Segueing from fruit to body parts, Pru explained the weenus to us, pulling on hers and sharing that  a person's age could be determined by their weenus. Is it dark or red, dry-skinned or pliant, or, god forbid, nothing more than an unappealing stop for a pair of lips kissing up a woman's arm?

You make the call.

Like a pair of prize fighters slugging it out, in the fourth round Elizabeth Chambers 2012 Temperance Hill vineyard Pinot Noir took on roasted Hudson Valley duck breast with fingerling potatoes and mixed roasted olives, the fat and saltiness standing up to the sturdy, tannic and expensive ($52 a bottle) wine for a most-evenly matched round.

One wouldn't be half as good without the other.

Because Beau was wearing a black t-shirt under a cream-colored button down, Pru called him on it, leading to a discussion of one of the silliest fashion accessories we could think of: dickies.

I'm not gonna lie, I had a couple in middle school, but I can't recall that they lasted much later than when the hippies started growing grapes in Oregon.

"When are the dickies coming back?" Pru mused to no real answers.

Just when we thought dinner was finished, dark chocolate cookies with sea salt arrived and my night was complete with the sweet being the final punctuation to a long, savory sentence.
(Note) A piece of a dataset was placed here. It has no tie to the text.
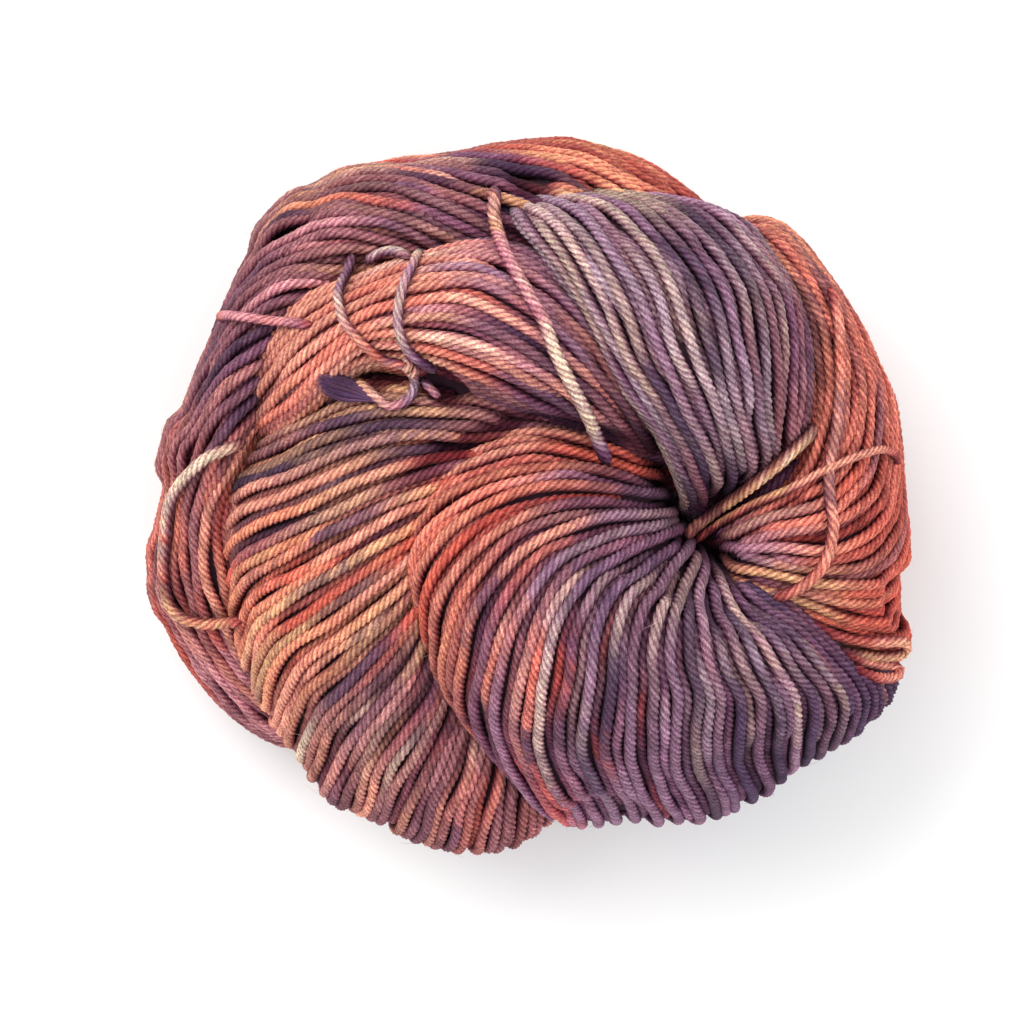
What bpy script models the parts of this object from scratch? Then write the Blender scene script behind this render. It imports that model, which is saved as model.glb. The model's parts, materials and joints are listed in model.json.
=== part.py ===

I, alone, had two.

By then, the room was noisy with wine-lubricated conversations, including ours which ranged from '70s decor - green and silver bamboo wallpaper, mirrored walls with distinctive gold filigree designs on the mirror tiles - to misheard conversations.

Referencing her favorite hippie chick's new-found passion for weed brownies and holding up her own chocolate cookie, Pru observed the contrast, noting, "There's no pot in here" and took a bite.

Beau, whose years in the Navy ensure that he only hears half of our conversations and who'd conveniently forgotten his ear trumpet, replied, "Yes, it is warm."

Say goodnight, wine lovers. It's already Wednesday.

2 comments:

  1. Well it WAS warm in there. Even without a dickie. Audiologist appointment Tuesday (sticks tongue out).